A core principle in Burnett’s guidance is understanding what AI is—and is not. He describes generative AI as a scavenger rather than an expert. Generative AI is “a forager,” he says, meaning it can surface both high-quality insights and dangerously misleading information that looks authoritative on first read.
That risk is magnified by AI’s outdated knowledge base. Burnett notes that public models like ChatGPT acknowledge that much of their training data stops around September 2021. As a result, “it mostly misses the boat on giving relevant, currently accurate answers which rely upon new developments,” particularly for post-2021 tax legislation.
To mitigate risks, Burnett urges tax professionals to build disciplined AI workflows. Central to that discipline is verification. “Human validation and refinement are necessary,” he says, emphasizing that responsibility for accuracy never shifts from the practitioner to the software.

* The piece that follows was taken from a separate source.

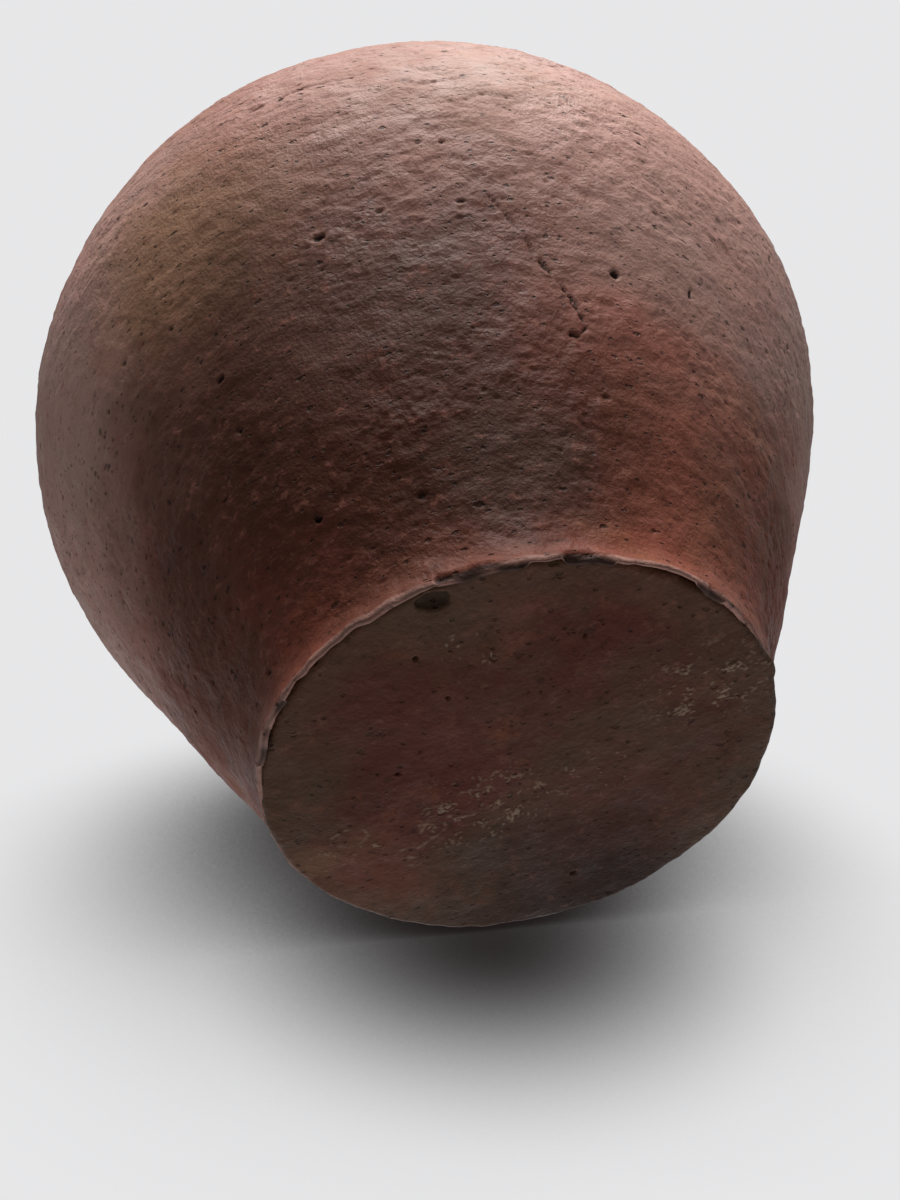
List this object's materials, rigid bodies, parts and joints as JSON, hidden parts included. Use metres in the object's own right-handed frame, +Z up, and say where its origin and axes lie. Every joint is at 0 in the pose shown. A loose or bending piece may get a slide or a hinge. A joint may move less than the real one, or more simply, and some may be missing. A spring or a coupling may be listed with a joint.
{
  "type": "amphora",
  "caption": "Globular handled earthenware jar on a flat base, with a short neck and a rolled rim, for storing and pouring liquids or dry goods.",
  "frame": {"origin": "centre of the flat underside that the jar stands on", "axes": "+Z up the jar's axis, from the base to the mouth; +X towards the right-hand handle, -X towards the left-hand one; -Y is the side the reference picture's camera is on"},
  "size_m": [0.28, 0.28, 0.338],
  "materials": {
    "body_clay": "unglazed red-brown earthenware, matte, pitted and wiped along the throwing direction",
    "base_clay": "unglazed grey-brown earthenware, matte, wiped, with chalky flecks",
    "luting_clay": "unglazed red-brown earthenware, finger-smoothed, matte"
  },
  "bodies": {
    "root": {"base_slab": "base_clay", "lower_wall": "body_clay", "shoulder_wall": "body_clay", "neck_collar": "body_clay", "rim": "body_clay", "handle_right": "body_clay", "handle_left": "body_clay", "handle_right_pad": "luting_clay", "handle_left_pad": "luting_clay", "base_seam_coil": "luting_clay", "belly_seam_coil": "luting_clay", "neck_seam_coil": "luting_clay"}
  },
  "joints": []
}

Burnett also encourages CPAs to enhance their interaction with AI by asking more informed questions, requesting citations, and verifying results across multiple platforms. He advocates “platform hopping,” moving between AI tools, Google searches, and authoritative research databases inside paywalls to confirm and update results.
When used properly, Burnett argues, AI delivers real productivity gains. “Generative AI takes the grind out of certain tasks,” he says, pointing to drafting client communications, summarizing long documents, organizing data, and kickstarting research memos as high-value use cases.
He likens effective AI use to collaboration inside a firm. “It’s a bit like walking down the hall and bantering with colleagues,” Burnett says, which may help frame issues and surface ideas, but is never a substitute for professional judgment.
Burnett’s bottom line is that AI proficiency itself is becoming a core professional skill. Those who develop it will have a competitive edge, while those who don’t may struggle to keep up. As he puts it: “AI won’t replace accountants, but an accountant with AI experience will replace other accountants without AI experience.”